Return each line containing the string "bodies".
____________________
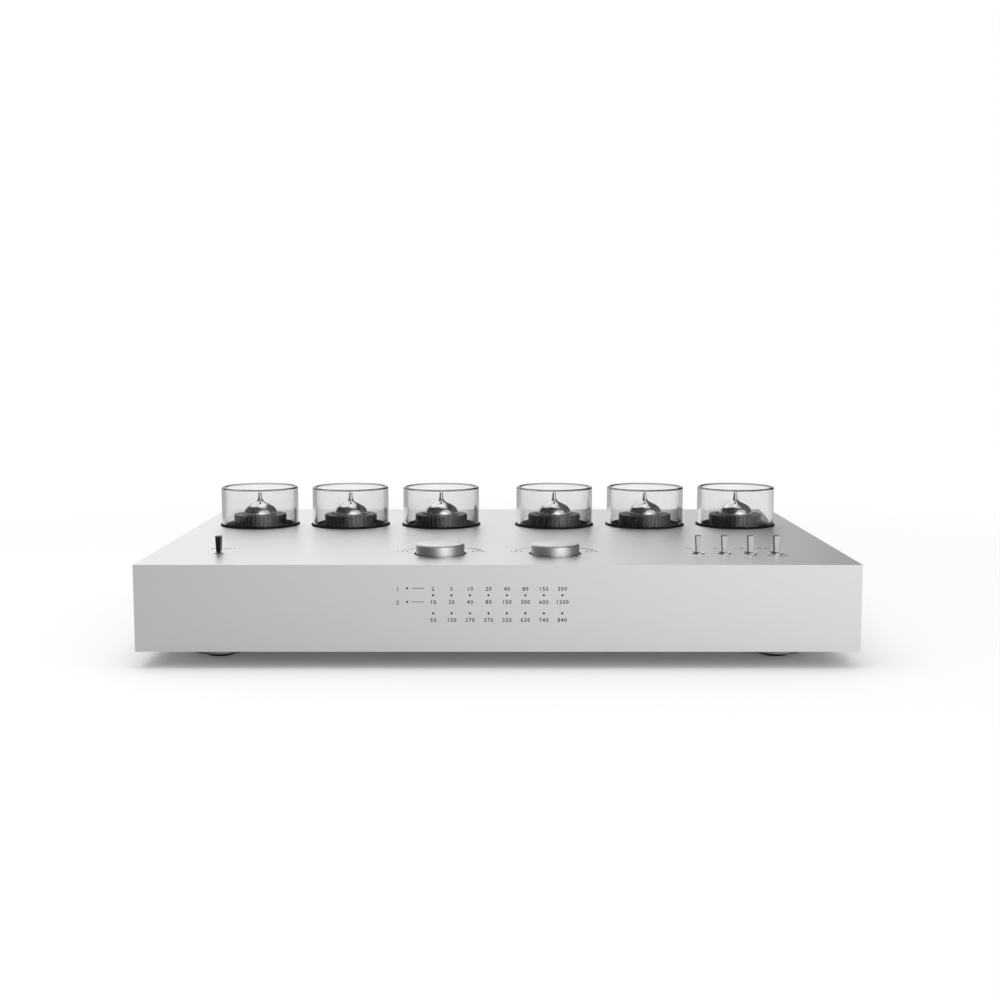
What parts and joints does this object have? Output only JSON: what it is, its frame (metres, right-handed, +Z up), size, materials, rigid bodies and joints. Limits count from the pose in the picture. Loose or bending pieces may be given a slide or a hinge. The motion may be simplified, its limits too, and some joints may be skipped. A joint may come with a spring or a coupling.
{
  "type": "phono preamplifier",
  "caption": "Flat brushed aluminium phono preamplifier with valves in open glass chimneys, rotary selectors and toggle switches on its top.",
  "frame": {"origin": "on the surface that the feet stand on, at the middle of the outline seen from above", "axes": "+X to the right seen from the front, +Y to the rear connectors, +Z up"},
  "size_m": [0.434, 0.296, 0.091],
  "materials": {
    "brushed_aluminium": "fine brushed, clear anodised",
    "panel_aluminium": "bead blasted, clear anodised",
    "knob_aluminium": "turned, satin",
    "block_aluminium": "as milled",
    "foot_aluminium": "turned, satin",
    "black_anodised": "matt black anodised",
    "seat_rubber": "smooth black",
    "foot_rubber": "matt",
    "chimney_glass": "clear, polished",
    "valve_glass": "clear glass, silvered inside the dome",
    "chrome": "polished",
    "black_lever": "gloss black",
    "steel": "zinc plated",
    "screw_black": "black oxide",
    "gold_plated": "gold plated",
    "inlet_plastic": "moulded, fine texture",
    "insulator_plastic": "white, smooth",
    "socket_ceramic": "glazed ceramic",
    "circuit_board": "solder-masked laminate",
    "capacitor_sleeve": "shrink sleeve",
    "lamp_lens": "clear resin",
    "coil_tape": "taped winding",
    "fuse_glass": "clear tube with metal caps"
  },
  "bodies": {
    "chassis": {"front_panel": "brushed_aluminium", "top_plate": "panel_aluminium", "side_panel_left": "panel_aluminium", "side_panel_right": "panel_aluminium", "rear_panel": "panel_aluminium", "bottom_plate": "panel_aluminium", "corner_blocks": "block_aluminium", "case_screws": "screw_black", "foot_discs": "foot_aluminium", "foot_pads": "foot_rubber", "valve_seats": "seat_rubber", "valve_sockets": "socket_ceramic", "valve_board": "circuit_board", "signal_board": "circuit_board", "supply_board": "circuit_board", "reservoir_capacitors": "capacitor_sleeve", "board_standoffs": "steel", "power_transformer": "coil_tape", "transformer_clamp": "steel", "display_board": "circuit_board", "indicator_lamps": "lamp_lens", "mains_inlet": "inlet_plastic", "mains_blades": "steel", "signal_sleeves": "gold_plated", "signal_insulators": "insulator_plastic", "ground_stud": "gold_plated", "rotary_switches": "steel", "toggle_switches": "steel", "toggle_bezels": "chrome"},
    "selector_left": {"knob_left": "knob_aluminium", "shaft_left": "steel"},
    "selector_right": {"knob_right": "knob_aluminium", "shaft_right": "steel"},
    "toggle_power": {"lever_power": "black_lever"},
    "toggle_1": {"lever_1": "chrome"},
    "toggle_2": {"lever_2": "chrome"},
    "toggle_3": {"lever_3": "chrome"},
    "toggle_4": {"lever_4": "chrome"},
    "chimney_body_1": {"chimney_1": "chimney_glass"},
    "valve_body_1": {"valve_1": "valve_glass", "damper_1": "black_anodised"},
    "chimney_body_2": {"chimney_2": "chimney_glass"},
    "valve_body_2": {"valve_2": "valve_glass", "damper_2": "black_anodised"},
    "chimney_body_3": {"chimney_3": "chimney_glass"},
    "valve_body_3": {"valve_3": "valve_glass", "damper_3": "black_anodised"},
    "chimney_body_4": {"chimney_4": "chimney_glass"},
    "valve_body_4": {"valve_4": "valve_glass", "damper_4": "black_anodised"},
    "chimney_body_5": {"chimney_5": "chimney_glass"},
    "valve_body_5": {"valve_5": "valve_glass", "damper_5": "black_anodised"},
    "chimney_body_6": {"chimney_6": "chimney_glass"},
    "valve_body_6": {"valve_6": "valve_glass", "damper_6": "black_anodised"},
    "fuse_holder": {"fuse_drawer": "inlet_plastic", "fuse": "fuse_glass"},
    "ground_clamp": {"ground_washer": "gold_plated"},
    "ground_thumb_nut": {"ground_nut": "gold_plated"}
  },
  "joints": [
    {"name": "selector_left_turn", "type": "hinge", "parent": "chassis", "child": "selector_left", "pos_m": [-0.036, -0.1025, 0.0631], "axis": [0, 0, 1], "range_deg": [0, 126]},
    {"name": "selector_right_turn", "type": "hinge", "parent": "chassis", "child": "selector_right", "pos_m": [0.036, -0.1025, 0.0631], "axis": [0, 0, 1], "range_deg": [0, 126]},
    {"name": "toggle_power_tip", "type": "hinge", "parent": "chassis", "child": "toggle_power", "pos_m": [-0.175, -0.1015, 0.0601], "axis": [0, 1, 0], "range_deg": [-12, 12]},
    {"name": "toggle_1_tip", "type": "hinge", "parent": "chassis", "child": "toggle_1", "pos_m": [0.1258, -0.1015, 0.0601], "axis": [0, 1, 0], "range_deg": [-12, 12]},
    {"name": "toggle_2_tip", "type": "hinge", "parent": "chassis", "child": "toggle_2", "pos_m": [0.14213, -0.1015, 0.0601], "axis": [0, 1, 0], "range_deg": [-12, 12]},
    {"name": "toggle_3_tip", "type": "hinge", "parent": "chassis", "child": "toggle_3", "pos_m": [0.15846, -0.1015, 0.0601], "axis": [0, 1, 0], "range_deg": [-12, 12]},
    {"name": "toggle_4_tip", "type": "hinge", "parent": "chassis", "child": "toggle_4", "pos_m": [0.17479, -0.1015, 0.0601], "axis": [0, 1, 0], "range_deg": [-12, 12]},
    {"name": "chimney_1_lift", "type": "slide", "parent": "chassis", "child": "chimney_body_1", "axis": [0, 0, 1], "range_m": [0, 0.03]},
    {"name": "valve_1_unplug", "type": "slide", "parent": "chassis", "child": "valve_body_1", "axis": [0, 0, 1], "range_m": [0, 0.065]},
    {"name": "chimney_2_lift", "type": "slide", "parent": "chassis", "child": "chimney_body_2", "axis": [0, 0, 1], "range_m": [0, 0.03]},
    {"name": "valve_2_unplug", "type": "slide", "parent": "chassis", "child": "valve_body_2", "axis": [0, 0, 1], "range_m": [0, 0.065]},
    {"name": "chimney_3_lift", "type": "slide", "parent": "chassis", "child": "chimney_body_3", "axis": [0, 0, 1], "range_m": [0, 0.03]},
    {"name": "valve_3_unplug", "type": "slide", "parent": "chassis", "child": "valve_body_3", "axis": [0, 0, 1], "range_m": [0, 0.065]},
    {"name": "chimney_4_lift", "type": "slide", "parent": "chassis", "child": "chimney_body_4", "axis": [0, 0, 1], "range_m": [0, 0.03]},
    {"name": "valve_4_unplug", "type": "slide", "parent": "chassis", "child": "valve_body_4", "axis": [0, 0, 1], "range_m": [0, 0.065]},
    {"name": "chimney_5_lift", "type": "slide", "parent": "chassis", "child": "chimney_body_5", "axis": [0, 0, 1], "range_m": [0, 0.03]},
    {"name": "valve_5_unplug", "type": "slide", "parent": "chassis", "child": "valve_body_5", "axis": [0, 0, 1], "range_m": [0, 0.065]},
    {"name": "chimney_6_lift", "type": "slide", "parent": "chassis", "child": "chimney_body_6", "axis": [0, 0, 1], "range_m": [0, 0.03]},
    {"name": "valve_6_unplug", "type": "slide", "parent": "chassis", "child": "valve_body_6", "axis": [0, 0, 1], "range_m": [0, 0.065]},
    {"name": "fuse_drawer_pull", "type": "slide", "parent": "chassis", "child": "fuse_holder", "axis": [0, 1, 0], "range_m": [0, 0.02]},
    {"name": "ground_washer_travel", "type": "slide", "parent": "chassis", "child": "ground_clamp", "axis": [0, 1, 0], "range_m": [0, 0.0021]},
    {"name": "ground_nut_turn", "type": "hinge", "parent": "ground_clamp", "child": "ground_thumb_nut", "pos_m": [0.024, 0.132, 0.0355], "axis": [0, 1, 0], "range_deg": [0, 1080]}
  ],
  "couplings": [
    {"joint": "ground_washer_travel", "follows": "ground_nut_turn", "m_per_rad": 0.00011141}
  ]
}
____________________
→ Exercise response:
What parts and joints does this object have? Output only JSON: what it is, its frame (metres, right-handed, +Z up), size, materials, rigid bodies and joints. Limits count from the pose in the picture. Loose or bending pieces may be given a slide or a hinge. The motion may be simplified, its limits too, and some joints may be skipped. A joint may come with a spring or a coupling.
  "bodies": {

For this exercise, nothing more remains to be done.